Minimum edit distance & Backrace method Minimum edit distance allows us to assess how similar two strings are. It is the minimum number of editing operations such as insertion, deletion and substitution that are needed to transform one into the other. As shown above, in order to turn “intention” to “execution” we need to do few edition. If each operation has a cost of 1, the distance between the word “intention” and “execution” is 5. There are lots of distinct paths that wind up at the same state and we don’t have to keep track of all of them. We just need to keep track of the shortest path to each of those revised path. For this reason we can use the Backtrace method.
We often need to align each character of the two strings to each other by keeping a backtrace. Every time we enter a cell, we need to remember where we came from and when we reach the end, trace back the path from the upper right corner to read off the alignment. The arrows in the graph below (starting from the upper right corner) allows you to trace back the path. For example, to go from “inte” to “e”, we could remove all 4 characters and insert a letter “e” but that would cost us a distance of 5. Alternatively, we could just remove “int” and get the remainder character “e”, costing us a distance of 3. It is the way to correct grammar errors; maybe not necessary if we are working for example with scientific articles.

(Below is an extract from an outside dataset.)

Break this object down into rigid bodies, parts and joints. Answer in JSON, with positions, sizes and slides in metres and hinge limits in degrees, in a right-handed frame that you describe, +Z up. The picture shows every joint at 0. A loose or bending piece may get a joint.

Part of speech tag filter - POS In the world of Natural Language Processing (NLP), the most basic models are based on Bag of Words. But such models fail to capture the syntactic relations between words. For example, suppose we build a sentiment analyser based on only Bag of Words. Such a model will not be able to capture the difference between “I like you”, where “like” is a verb with a positive sentiment, and “I am like you”, where “like”" is a preposition with a neutral sentiment. POS tagging is the process of marking up a word in a corpus to a corresponding part of a speech tag, based on its context and definition. For example, in the sentence “Give me your answer”, answer is a Noun, but in the sentence “Answer the question”, answer is a verb. There are different techniques for POS Tagging: 1 - Lexical Based Methods: assigns the POS tag the most frequently occurring in the training corpus. 2 - Rule Based Methods: e.g. the “ed” or “ing” must be assigned to a verb. 3 - Rule Based Method: RNN can be used to solve POS tagging. 4 - Probabilistic Method: assigns the POS tag based on the probability of a particular tag sequence. To have a description of POS look at this link. Every word is represented by a feature tag.

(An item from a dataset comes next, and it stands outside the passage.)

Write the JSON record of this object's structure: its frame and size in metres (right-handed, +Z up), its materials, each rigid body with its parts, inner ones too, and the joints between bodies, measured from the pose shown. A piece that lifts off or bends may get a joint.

Topic Analysis and LDA Hyperparameters One of he most popular topic algorithm is the LDA. It is of high importance to tune the hyperparameters: 1 - Number of iterations. 2 - Number of Topics: number of topics to be extracted using Kullback Leibler Divergence Score. 3 - Number of Topic Terms: number of terms composed in a single topic. 4 - Alpha hyperparameter: represents document-topic density. 5 - Beta hyperparameter: represent topic-word density. The alpha & beta parameters are especially useful to find the right number of topics. 6 - Batch Wise LDA: another tip to improve the model is to use corpus divided into batches of fixed sizes. We perform LDA on these batches multiple times and we should obtain different results, but strikingly, the best topic terms are always present.

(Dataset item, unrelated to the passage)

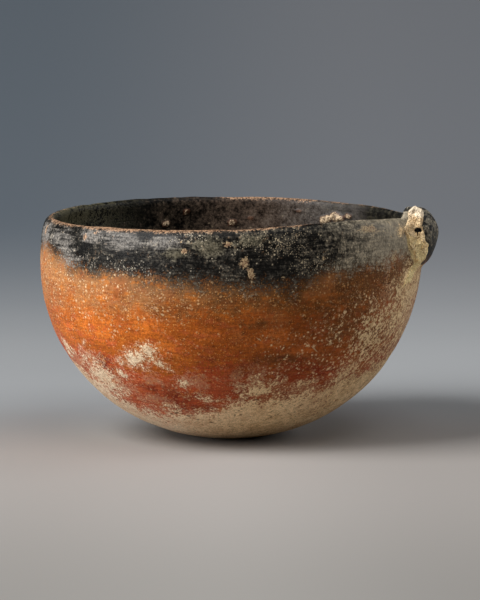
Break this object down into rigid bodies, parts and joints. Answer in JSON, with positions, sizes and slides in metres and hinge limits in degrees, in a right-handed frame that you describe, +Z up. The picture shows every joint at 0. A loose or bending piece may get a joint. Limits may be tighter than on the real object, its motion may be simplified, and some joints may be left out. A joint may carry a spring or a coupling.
{
  "type": "pottery bowl",
  "caption": "Small round-bottomed, hand-built and burnished earthenware bowl with a smoke-black rim and a pierced lug, for holding food or drink and hanging on a cord.",
  "frame": {"origin": "centre of the small flat on the bottom that the bowl rests on", "axes": "+Z up along the bowl's axis, +X out through the lug on the rim, +Y completes the right-handed frame"},
  "size_m": [0.1527, 0.1448, 0.0901],
  "materials": {
    "burnished_ware": "burnished red slip, smoke-black towards the rim and inside, worn, with pale lime film on the base",
    "smoked_ware": "smoke-blackened burnished clay, worn and speckled",
    "luting_clay": "smeared clay, dull, stained by lime",
    "lime_crust": "matt, crumbly pale lime and soil crust"
  },
  "bodies": {
    "root": {"bowl_body": "burnished_ware", "rim_lug": "smoked_ware", "lug_luting": "luting_clay", "lime_crust": "lime_crust"}
  },
  "joints": []
}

It is often desirable to quantify the difference between probability distributions for a given random variable. The difference between two distribution is called:. statistical distance, but this can be challenging as it can be difficult to interpret the measure. ùin fact, it is more common to calculate a divergence between two probability distributions. Divergence is a scoring of how one distribution differs from another. Two commonly used divergence scores from information theory are Kullback-Leibler Divergence KL and Jensen-Shannon Divergence. The KL divergence between two distributions Q and P is often stated using the following notation: KL(P || Q) where the || operator indicates divergence of P from Q. KL divergence can be calculated as the positive sum of probability of each event in P multiplied by the log of the probability of the event in Q over the probability of the event in P: KL(P || Q) = – sum x in X P(x) * log(Q(x) / P(x)) the value within the sum is the divergence for a given event. The intuition for the KL divergence score is that when the probability for an event from P is large, but the probability for the same event in Q is small, there is a large divergence. When the probability from P is small and the probability from Q is large, there is also a large divergence, but not as large as the first case.
LDA uses some constructs like: 1 - a document can have multiple topics (because of this multiplicity, we need the Dirichlet distribution); and there is a Dirichlet distribution which models this relation. 2 - words can also belong to multiple topics, when you consider them outside of a document; so here we need another Dirichlet to model this. Now, in Bayesian inference you use the Bayes rule to infer the posterior probability. These distributions are hidden from data, this is why is called latent, or hidden.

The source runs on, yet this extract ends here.